Nous avons donc fait oeuvre utile en essayant d'arrimer au texte deux mécanismes.

Le premier est la commission du dividende numérique, destinée à permettre au Parlement de participer au processus décisionnel. Nous pourrons ainsi faire entendre notre voix lorsque la commission se prononcera sur le projet de schéma national de réutilisation des fréquences libérées par l'arrêt de la diffusion analogique que lui soumettra le Premier ministre.

Le second mécanisme est tout aussi important. Désormais, la loi fixe des objectifs très clairs en matière de réaffectation des fréquences qui seront libérées, pour un meilleur aménagement du territoire, pour servir une meilleure couverture numérique, pour la diversification de l'offre de service, mais aussi pour une gestion efficace des fréquences par l'État. Une fréquence est d'abord une ressource rare, un bien public, un actif public, immatériel, mais c'est aussi une ressource extrêmement prometteuse en termes d'emplois, et la commission des affaires économiques a eu raison de le rappeler.

Le troisième et dernier enjeu de la télévision du futur est celui de la mobilité, avec la télévision mobile personnelle. Nous nous sommes battus pour promouvoir un modèle coopératif entre deux mondes qui parfois s'ignorent, même s'ils s'entrecroisent souvent, d'un point de vue capitalistique notamment, celui de la télévision et celui de la téléphonie mobile.

Deux raisons fortes nous motivaient pour organiser cette coopération.

D'abord, la télévision mobile sera la passerelle la plus importante entre les deux plus grands marchés de la convergence, l'audiovisuel et les télécommunications.

Ensuite, il fallait tisser des liens entre deux types de télévision mobile qui ne peuvent s'ignorer : les télévisions mobiles bénéficiant des technologies de téléphonie mobile qui s'appuient sur la norme UMTS, aujourd'hui la troisième génération, dite 3 G, demain, la quatrième génération, dite 4 G, et la télévision mobile utilisant la technologie DVB-H, Digital Video Broadcasting-Handheld, adaptation du système utilisé pour la télévision numérique terrestre visée par ce projet de loi.

L'utilisateur aura besoin de passer indistinctement de l'une à l'autre. Par conséquent, si l'on veut couvrir une grande partie du territoire et diversifier l'offre des chaînes, il est nécessaire d'organiser la coopération entre ces deux modes de mobilité audiovisuels et la coexistence de réseaux UMTS et DVB-H.

Les moyens d'y parvenir sont inscrits dans le texte.
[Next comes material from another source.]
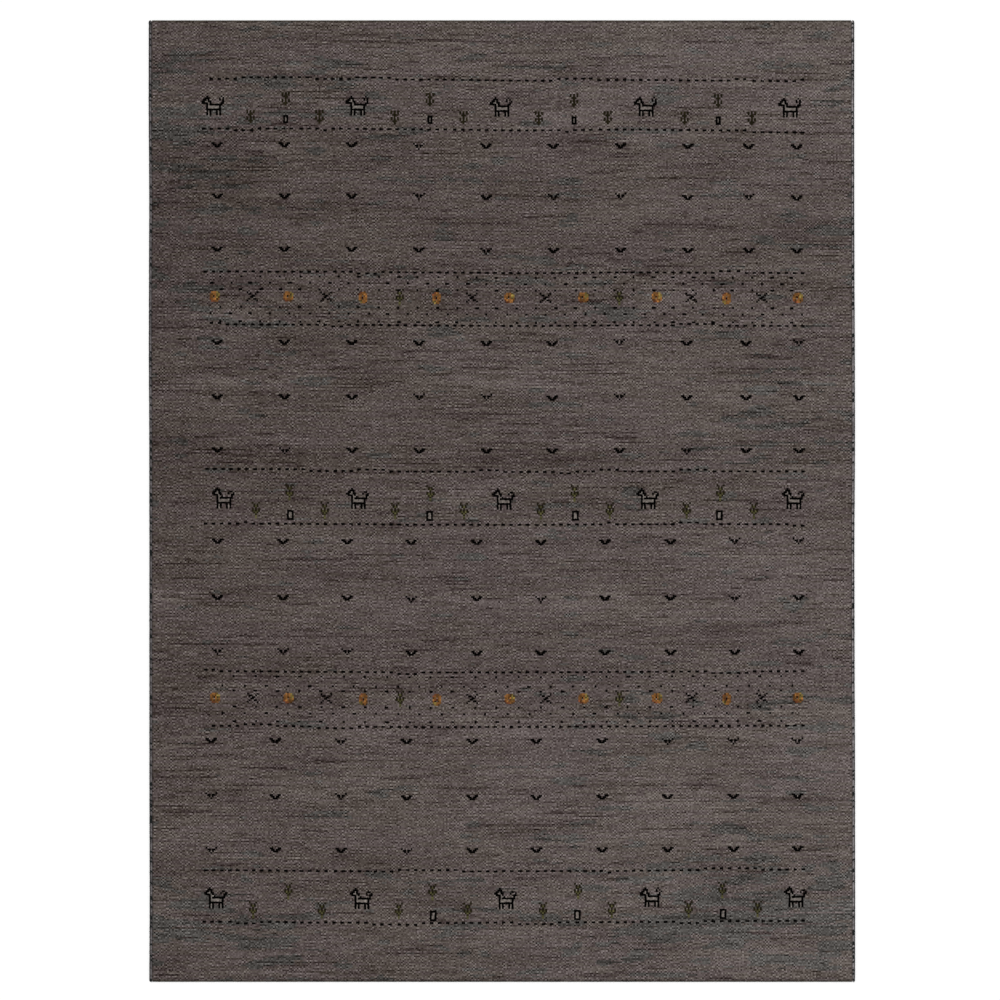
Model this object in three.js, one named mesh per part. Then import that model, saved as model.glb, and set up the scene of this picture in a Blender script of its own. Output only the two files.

Ils ont été complétés, si j'ose dire, par la commission mixte paritaire.

Le premier consiste à garantir la présence des uns et des autres dans le tour de table qui gérera les multiplexes. La commission mixte paritaire a opportunément retenu un processus décisionnel qui pondère les voix de chacun en fonction de l'investissement et de la masse financière consacrés à la couverture du territoire. C'est un point positif.

Le second mécanisme consiste en une obligation réciproque de reprise négociée entre les uns et les autres, entre d'un côté les distributeurs de services et les opérateurs et, de l'autre, les chaînes, notamment en clair.

Là aussi, il y a eu une avancée en commission mixte paritaire, cette dernière ayant tenu à rappeler que cette réciprocité devait tenir compte à la fois des intérêts des auteurs, en respectant les droits d'auteur, mais aussi ceux du public, notamment le droit pour tout un chacun de procéder à des copies privées.

Je sais bien qu'en matière législative il faut toujours être modeste et humble. D'ailleurs, la Commission européenne travaille actuellement à l'élaboration d'un nouveau cadre, notamment en matière de fréquences télécoms. Mais je crois que nous sommes parvenus à un bon équilibre. Cet équilibre a pu être obtenu grâce à l'excellent travail que nous avons conduit en coopération avec nos collègues de la commission des affaires culturelles, avec son président, Jacques Valade, ou avec son rapporteur, Louis de Broissia. Je remercie aussi M. le ministre d'avoir entendu nos préoccupations et d'en avoir tenu compte.

Ce texte est important pour l'avenir de la France, pour la communication, pour la culture, pour l'économie, pour les industries culturelles françaises. Il permettra à notre pays de tenir sa place, une place qui, je l'espère, se situera au premier rang dans ce nouveau monde du numérique prometteur en termes de croissance, d'emplois et de création.